Sensitivity and uncertainty analyses of fission product nuclide inventories for passive gamma spectroscopy

Abstract

ABSTRACT The passive gamma spectroscopy (PGS) is a useful technique to extract information on spent nuclear fuels without any destructive actions. This method requires a correlation between number densities (NDs) of target nuclides, and it is generally estimated by numerical simulation.

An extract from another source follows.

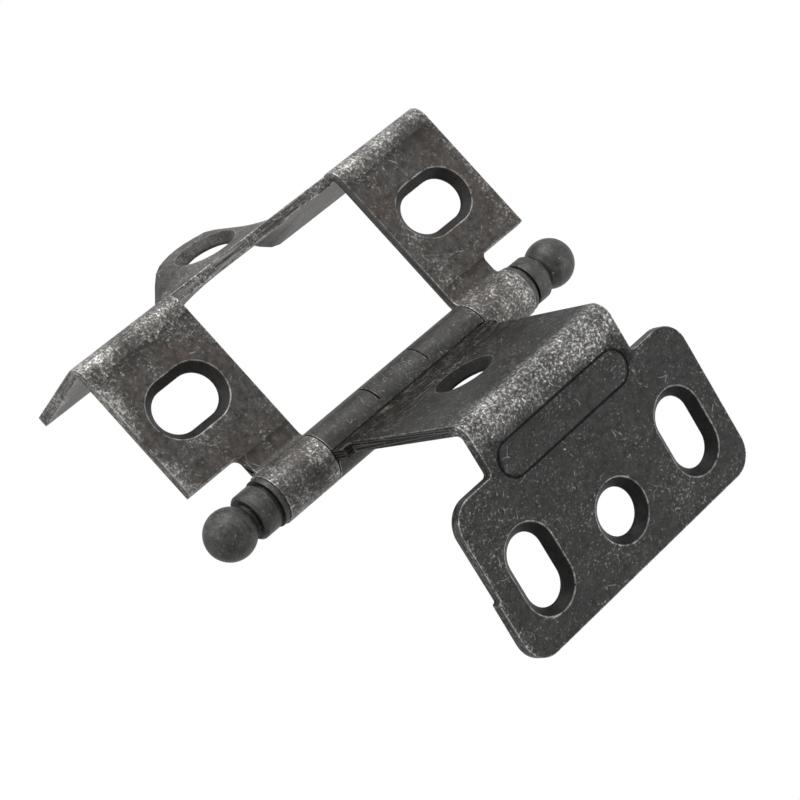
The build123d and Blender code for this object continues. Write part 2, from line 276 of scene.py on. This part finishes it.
    # the flange's cut edge faces along the plate's normal, which turns with the leaf
    ownNormal = addNode(steel, "ShaderNodeTexCoord").outputs["Normal"]
    plateNormal = (-math.sin(look["turn"]), math.cos(look["turn"]), 0)
    legFacing = addNode(steel, "ShaderNodeVectorMath", {**dotProduct, 1: plateNormal}, {0: ownNormal})
    legFacing = addNode(steel, "ShaderNodeMath", absolute, {0: legFacing.outputs["Value"]})
    legCut = addNode(steel, "ShaderNodeMapRange", fades["legCut"], {"Value": legFacing})
    onLeg = addNode(steel, "ShaderNodeMath", {"operation": "LESS_THAN", 1: look["halfSheet"]}, {0: legDepth})
    legCut = addNode(steel, "ShaderNodeMath", multiply, {0: legCut, 1: onLeg})
    endwise = addNode(steel, "ShaderNodeMath", maximum, {0: endwise, 1: legCut})
    cutSide = addNode(steel, "ShaderNodeMath", multiply, {0: cutSide, 1: endwise})
    bandSpace = addNode(steel, "ShaderNodeVectorMath", {**multiply, 1: look["bandStretch"]}, {0: flat})
    bandShift = addNode(steel, "ShaderNodeCombineXYZ", {}, {"X": depth})
    bandShift = addNode(steel, "ShaderNodeVectorMath", {**multiplyAdd, 1: look["bandsAcross"]},
                        {0: bandShift, 2: bandSpace})
    bands = addNode(steel, "ShaderNodeTexNoise", {"Scale": 1.0, "Detail": 2.0, "Roughness": 0.7},
                    {"Vector": bandShift})
    bandsKept = addNode(steel, "ShaderNodeMapRange", {**fades["bands"], "To Max": look["bandRub"]},
                        {"Value": bands})
    bandRub = addNode(steel, "ShaderNodeMath", multiply, {0: bandsKept, 1: cutSide})
    bare = specks
    for more in (dots, scratches, bandRub):
        bare = addNode(steel, "ShaderNodeMath", maximum, {0: bare, 1: more})
    bare = addNode(steel, "ShaderNodeMath", multiply, {0: bare, 1: bareable})

    # the dark coat: mottled, browner in patches, and darker in the valley beside the barrel, brown tone with
    # painted shade there
    mottle = addNode(steel, "ShaderNodeTexNoise",
                     {"Scale": 1 / look["mottleSize"], "Detail": 6.0, "Roughness": 0.78}, {"Vector": flat})
    mottleKept = addNode(steel, "ShaderNodeMapRange", fades["mottle"], {"Value": mottle})
    coat = addNode(steel, "ShaderNodeMix",
                   {**colourMix, 6: linearColour(look["coatDark"]), 7: linearColour(look["coatLight"])},
                   {0: mottleKept})
    thinned = addNode(steel, "ShaderNodeMapRange", {**fades["thinCoat"], "To Max": look["coatThinning"]},
                      {"Value": rub})
    barrelPale = addNode(steel, "ShaderNodeMapRange", {**fades["barrelPale"], "To Max": look["barrelPale"]},
                         {"Value": pinGap})
    thinned = addNode(steel, "ShaderNodeMath", maximum, {0: thinned, 1: barrelPale})
    thinned = addNode(steel, "ShaderNodeMath", multiply, {0: thinned, 1: bareable})
    tintPlace = addNode(steel, "ShaderNodeVectorMath", {**multiply, 1: look["tintScale"]}, {0: wander})
    tintPatches = addNode(steel, "ShaderNodeTexNoise", {"Scale": 1.0, "Detail": 4.0}, {"Vector": tintPlace})
    valleyGap = addNode(steel, "ShaderNodeVectorMath", {"operation": "DISTANCE", 1: (*look["valley"], 0)},
                        {0: flatXY}).outputs["Value"]
    valley = addNode(steel, "ShaderNodeMapRange",
                     {**smooth, "From Min": look["valleyWidth"], "From Max": look["gapFull"],
                      "To Max": look["valleyShadeAndTint"]}, {"Value": valleyGap})
    offBarrel = addNode(steel, "ShaderNodeMapRange", fades["offBarrel"], {"Value": pinGap})
    valley = addNode(steel, "ShaderNodeMath", multiply, {0: valley, 1: offBarrel})
    tintKept = addNode(steel, "ShaderNodeMapRange", {**fades["tint"], "To Max": look["patchTint"]},
                       {"Value": tintPatches})
    # the valley's share is painted shade with some brown tone, the patches' share is the coat's own brown
    # tone
    tint = addNode(steel, "ShaderNodeMath", maximum, {0: valley, 1: tintKept})
    # light worn streaks along the valley
    streakPlace = addNode(steel, "ShaderNodeVectorMath", {**multiply, 1: look["streakStretch"]}, {0: flat})
    streaks = addNode(steel, "ShaderNodeTexNoise", {"Scale": 1.0, "Detail": 5.0, "Roughness": 0.7},
                      {"Vector": streakPlace})
    streaksKept = addNode(steel, "ShaderNodeMapRange", {**fades["streaks"], "To Max": look["streakDepth"]},
                          {"Value": streaks})
    for share in (valley, bareable):
        streaksKept = addNode(steel, "ShaderNodeMath", multiply, {0: streaksKept, 1: share})

    # painted shade: darker on the barrel's side of each small step that the press tool left across the plate,
    # then on the cut faces and on the walls of holes and grooves
    # painted shade on faces that face along the pin (leaf ends, neck sides, knuckle ends between parts) and
    # on the flange's cut edge, over the sheared steel's own darker tone
    cutShade = addNode(steel, "ShaderNodeMath", {**multiply, 1: look["cutShade"]}, {0: endwise})
    wallShade = addNode(steel, "ShaderNodeMath", {**multiply, 1: look["wallShade"]}, {0: wall})
    shade = addNode(steel, "ShaderNodeMath", maximum, {0: cutShade, 1: wallShade})
    for across, shadeDepth, fade in look["toolStepShades"]:
        stepShade = addNode(steel, "ShaderNodeMapRange",
                         {"From Min": across - fade, "From Max": across, "To Max": shadeDepth},
                         {"Value": parts["X"]})
        before = addNode(steel, "ShaderNodeMath", {"operation": "LESS_THAN", 1: across}, {0: parts["X"]})
        stepShade = addNode(steel, "ShaderNodeMath", multiply, {0: stepShade, 1: before})
        shade = addNode(steel, "ShaderNodeMath", maximum, {0: shade, 1: stepShade})
    colour = coat
    for share, layer in ((thinned, "thinColour"), (tint, "tintAndShadeColour"), (streaksKept, "streakColour"),
                         (shade, "shadeColour"), (bare, "bareColour")):
        colour = addNode(steel, "ShaderNodeMix", {**colourMix, 7: linearColour(look[layer])},
                         {0: share, 6: colour.outputs[2]})
    valleyRough = addNode(steel, "ShaderNodeMath",
                          {**multiplyAdd, 1: look["valleyRough"], 2: look["coatRoughness"]}, {0: valley})
    gloss = addNode(steel, "ShaderNodeMapRange", {"To Max": look["bareRoughness"]},
                    {"Value": bare, "To Min": valleyRough})
    metal = addNode(steel, "ShaderNodeMapRange", {"To Min": look["coatMetal"], "To Max": look["bareMetal"]},
                    {"Value": bare})

    # relief: fine pitting, and specks and scratches a hair lower than the coat
    pits = addNode(steel, "ShaderNodeTexNoise", {"Scale": 1 / look["pitSize"], "Detail": 3.0},
                   {"Vector": flat})
    relief = addNode(steel, "ShaderNodeMath", {**multiplyAdd, 1: -look["bareSunken"]}, {0: bare, 2: pits})
    bump = addNode(steel, "ShaderNodeBump",
                   {"Strength": look["pitRelief"], "Distance": look["pitDepth"] * mm}, {"Height": relief})
    shader = addNode(steel, "ShaderNodeBsdfPrincipled", {"Specular IOR Level": look["sheen"]},
                     {"Base Color": colour.outputs[2], "Roughness": gloss, "Metallic": metal, "Normal": bump})
    addNode(steel, "ShaderNodeOutputMaterial", {}, {"Surface": shader})
    return steel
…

Therefore, the prediction accuracy of these nuclide generations is one of the key issues in PGS. Nuclear data used in nuclear fuel depletion calculations is one of the dominant uncertainty sources, so we quantify nuclear data-induced uncertainties of NDs of six fission product nuclides, which are important in PGS: Ce-144, Cs-134, −137, Ru-106, Sb-125, and Eu-154. Generation mechanisms of these nuclides are quantitatively investigated through sensitivities of these NDs to nuclear data. With the sensitivities and covariance data of nuclear data, uncertainties of NDs of these nuclides are quantified. The uncertainties of Ce-144, Cs-137, and Ru-106 are less than 2%, and that of Sb-125 is around 6%. In these uncertainties, fission yield uncertainties are dominant. On the Cs-134 and Eu-154 generations, total uncertainties are around 5% and uncertainties of (n,) cross-sections are dominant.